* [Dataset section]:
========================================

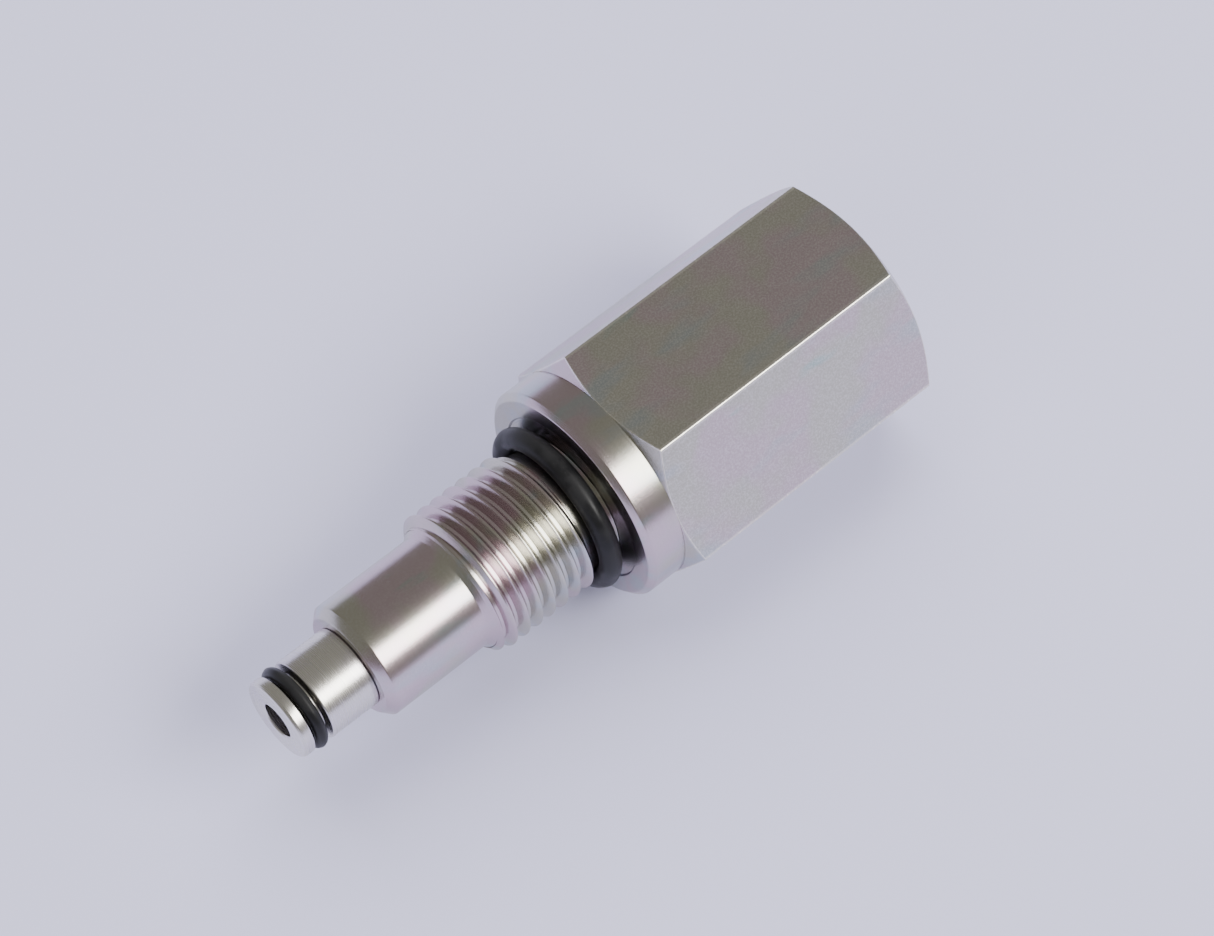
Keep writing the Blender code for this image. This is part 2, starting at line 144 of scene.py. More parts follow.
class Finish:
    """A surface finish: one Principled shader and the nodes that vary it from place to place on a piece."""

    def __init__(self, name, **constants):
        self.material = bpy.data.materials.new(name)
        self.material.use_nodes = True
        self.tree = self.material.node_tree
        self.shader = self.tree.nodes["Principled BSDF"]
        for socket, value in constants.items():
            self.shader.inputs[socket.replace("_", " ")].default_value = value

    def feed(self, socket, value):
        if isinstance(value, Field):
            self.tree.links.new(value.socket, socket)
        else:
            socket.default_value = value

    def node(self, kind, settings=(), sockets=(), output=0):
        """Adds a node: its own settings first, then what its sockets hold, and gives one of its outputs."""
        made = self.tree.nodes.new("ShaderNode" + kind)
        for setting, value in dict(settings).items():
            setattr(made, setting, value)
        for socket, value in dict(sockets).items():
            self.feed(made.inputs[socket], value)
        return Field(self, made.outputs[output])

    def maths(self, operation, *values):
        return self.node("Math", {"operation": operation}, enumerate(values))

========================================

* [Problem to work on]: Give the complete listing a second time, exactly as it reads.

* [Solution to this problem]:
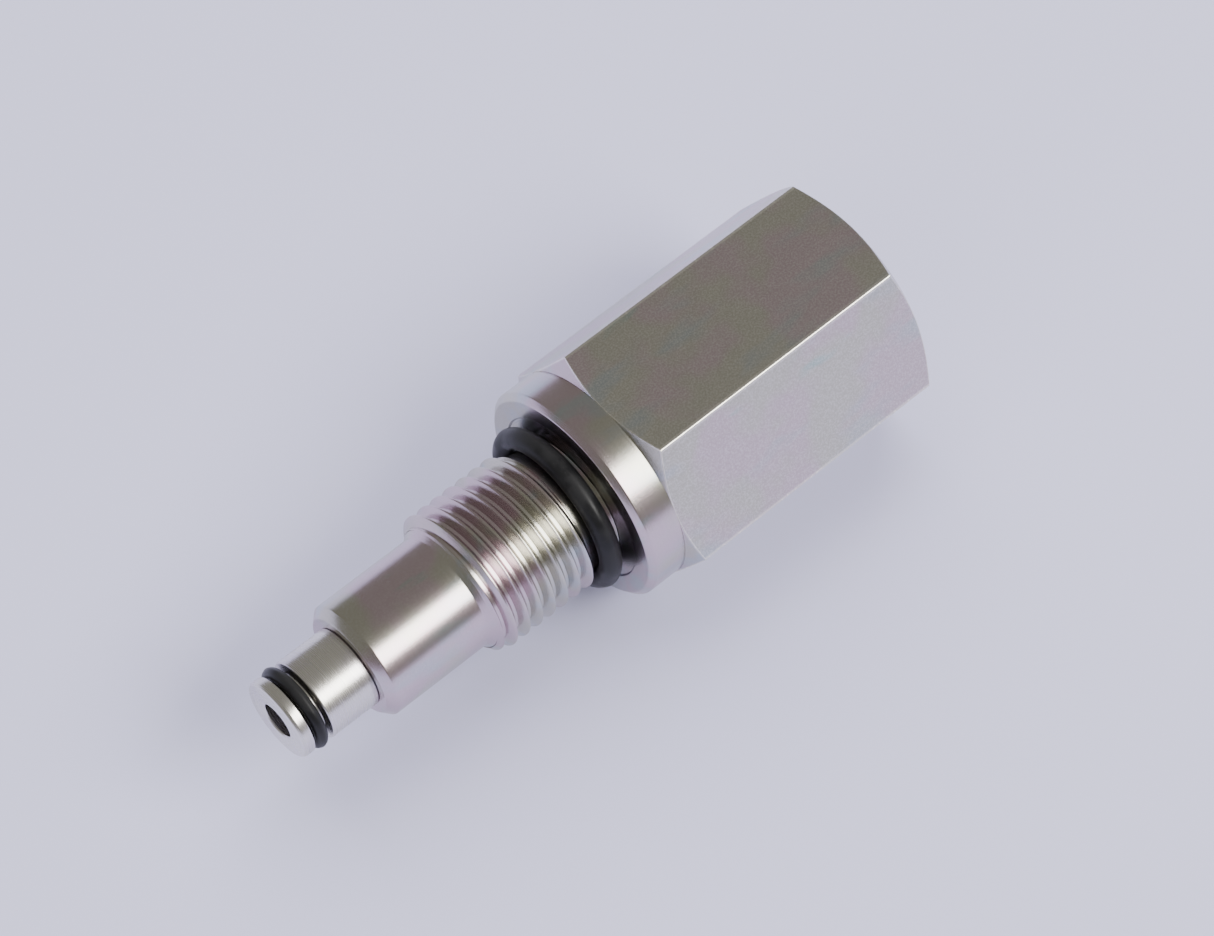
Keep writing the Blender code for this image. This is part 2, starting at line 144 of scene.py. More parts follow.
class Finish:
    """A surface finish: one Principled shader and the nodes that vary it from place to place on a piece."""

    def __init__(self, name, **constants):
        self.material = bpy.data.materials.new(name)
        self.material.use_nodes = True
        self.tree = self.material.node_tree
        self.shader = self.tree.nodes["Principled BSDF"]
        for socket, value in constants.items():
            self.shader.inputs[socket.replace("_", " ")].default_value = value

    def feed(self, socket, value):
        if isinstance(value, Field):
            self.tree.links.new(value.socket, socket)
        else:
            socket.default_value = value

    def node(self, kind, settings=(), sockets=(), output=0):
        """Adds a node: its own settings first, then what its sockets hold, and gives one of its outputs."""
        made = self.tree.nodes.new("ShaderNode" + kind)
        for setting, value in dict(settings).items():
            setattr(made, setting, value)
        for socket, value in dict(sockets).items():
            self.feed(made.inputs[socket], value)
        return Field(self, made.outputs[output])

    def maths(self, operation, *values):
        return self.node("Math", {"operation": operation}, enumerate(values))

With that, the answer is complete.